### Exercise objective
Collect all lines from the listing that include the string "frame".

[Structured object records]
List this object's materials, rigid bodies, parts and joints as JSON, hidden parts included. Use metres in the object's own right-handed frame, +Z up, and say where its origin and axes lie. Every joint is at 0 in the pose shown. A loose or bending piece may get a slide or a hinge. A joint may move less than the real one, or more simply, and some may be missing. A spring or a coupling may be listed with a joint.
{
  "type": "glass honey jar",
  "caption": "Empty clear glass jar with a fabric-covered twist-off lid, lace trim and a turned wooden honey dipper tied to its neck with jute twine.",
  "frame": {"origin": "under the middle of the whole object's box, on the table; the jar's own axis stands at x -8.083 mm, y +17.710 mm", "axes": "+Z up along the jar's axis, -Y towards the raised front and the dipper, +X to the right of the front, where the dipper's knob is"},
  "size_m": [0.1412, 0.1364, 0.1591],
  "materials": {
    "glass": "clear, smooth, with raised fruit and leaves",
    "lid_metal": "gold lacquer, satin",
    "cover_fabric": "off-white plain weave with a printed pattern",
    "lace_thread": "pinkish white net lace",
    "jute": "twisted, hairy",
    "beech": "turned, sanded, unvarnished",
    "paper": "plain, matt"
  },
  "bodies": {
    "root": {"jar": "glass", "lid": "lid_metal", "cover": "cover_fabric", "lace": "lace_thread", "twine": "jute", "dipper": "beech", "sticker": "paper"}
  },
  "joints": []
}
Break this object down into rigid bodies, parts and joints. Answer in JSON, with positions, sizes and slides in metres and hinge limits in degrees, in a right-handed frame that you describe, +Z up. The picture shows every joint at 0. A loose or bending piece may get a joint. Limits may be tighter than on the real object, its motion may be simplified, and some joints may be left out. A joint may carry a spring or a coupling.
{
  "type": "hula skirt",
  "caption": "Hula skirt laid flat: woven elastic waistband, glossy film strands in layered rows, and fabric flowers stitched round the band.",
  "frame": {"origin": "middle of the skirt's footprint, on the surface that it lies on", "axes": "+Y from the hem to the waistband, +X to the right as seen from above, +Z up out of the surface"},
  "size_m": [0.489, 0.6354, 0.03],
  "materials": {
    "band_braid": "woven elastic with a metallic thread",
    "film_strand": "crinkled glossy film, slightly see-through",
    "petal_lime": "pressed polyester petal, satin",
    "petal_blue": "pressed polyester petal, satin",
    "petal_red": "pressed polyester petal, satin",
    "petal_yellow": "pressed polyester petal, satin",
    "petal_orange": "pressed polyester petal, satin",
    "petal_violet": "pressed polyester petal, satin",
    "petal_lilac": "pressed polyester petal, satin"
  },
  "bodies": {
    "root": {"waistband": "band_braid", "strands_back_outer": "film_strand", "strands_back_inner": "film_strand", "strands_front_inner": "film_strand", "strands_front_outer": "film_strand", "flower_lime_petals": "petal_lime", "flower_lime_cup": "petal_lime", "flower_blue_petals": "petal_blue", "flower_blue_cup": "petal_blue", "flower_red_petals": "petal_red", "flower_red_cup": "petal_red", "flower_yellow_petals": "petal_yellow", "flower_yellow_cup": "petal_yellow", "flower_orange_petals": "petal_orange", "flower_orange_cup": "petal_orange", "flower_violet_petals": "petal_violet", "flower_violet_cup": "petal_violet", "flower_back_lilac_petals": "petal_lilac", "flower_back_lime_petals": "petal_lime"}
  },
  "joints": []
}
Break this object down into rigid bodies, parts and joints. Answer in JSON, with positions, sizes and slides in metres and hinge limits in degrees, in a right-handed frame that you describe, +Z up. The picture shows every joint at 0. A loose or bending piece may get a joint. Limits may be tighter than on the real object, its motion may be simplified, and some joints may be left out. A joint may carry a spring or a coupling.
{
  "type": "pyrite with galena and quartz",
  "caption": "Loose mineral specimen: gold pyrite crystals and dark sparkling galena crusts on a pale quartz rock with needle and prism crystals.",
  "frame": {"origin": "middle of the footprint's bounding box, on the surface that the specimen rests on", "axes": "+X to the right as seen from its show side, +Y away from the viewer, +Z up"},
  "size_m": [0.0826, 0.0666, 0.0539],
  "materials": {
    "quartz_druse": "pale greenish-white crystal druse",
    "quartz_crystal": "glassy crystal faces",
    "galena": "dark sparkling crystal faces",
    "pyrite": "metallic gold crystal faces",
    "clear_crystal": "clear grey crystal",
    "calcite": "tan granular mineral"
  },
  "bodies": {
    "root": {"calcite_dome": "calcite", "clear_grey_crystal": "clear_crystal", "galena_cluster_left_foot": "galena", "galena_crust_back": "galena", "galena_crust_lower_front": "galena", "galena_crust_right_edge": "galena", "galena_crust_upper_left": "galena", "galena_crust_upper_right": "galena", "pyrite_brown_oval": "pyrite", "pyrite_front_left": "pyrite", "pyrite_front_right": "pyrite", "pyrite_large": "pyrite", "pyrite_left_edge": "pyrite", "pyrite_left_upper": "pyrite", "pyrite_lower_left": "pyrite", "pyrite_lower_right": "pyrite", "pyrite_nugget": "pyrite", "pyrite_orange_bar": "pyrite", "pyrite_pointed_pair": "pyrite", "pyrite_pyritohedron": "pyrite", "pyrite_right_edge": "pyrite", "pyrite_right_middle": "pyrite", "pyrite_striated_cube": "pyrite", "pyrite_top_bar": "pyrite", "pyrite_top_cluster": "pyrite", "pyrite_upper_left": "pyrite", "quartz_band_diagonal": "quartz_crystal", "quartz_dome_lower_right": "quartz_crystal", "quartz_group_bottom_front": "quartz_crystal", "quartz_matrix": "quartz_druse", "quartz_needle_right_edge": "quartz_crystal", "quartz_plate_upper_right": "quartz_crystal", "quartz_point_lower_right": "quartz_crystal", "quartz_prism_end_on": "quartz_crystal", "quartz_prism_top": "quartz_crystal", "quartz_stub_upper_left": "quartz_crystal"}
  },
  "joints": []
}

### Final answer
List this object's materials, rigid bodies, parts and joints as JSON, hidden parts included. Use metres in the object's own right-handed frame, +Z up, and say where its origin and axes lie. Every joint is at 0 in the pose shown. A loose or bending piece may get a slide or a hinge. A joint may move less than the real one, or more simply, and some may be missing. A spring or a coupling may be listed with a joint.
  "frame": {"origin": "under the middle of the whole object's box, on the table; the jar's own axis stands at x -8.083 mm, y +17.710 mm", "axes": "+Z up along the jar's axis, -Y towards the raised front and the dipper, +X to the right of the front, where the dipper's knob is"},
Break this object down into rigid bodies, parts and joints. Answer in JSON, with positions, sizes and slides in metres and hinge limits in degrees, in a right-handed frame that you describe, +Z up. The picture shows every joint at 0. A loose or bending piece may get a joint. Limits may be tighter than on the real object, its motion may be simplified, and some joints may be left out. A joint may carry a spring or a coupling.
  "frame": {"origin": "middle of the skirt's footprint, on the surface that it lies on", "axes": "+Y from the hem to the waistband, +X to the right as seen from above, +Z up out of the surface"},
Break this object down into rigid bodies, parts and joints. Answer in JSON, with positions, sizes and slides in metres and hinge limits in degrees, in a right-handed frame that you describe, +Z up. The picture shows every joint at 0. A loose or bending piece may get a joint. Limits may be tighter than on the real object, its motion may be simplified, and some joints may be left out. A joint may carry a spring or a coupling.
  "frame": {"origin": "middle of the footprint's bounding box, on the surface that the specimen rests on", "axes": "+X to the right as seen from its show side, +Y away from the viewer, +Z up"},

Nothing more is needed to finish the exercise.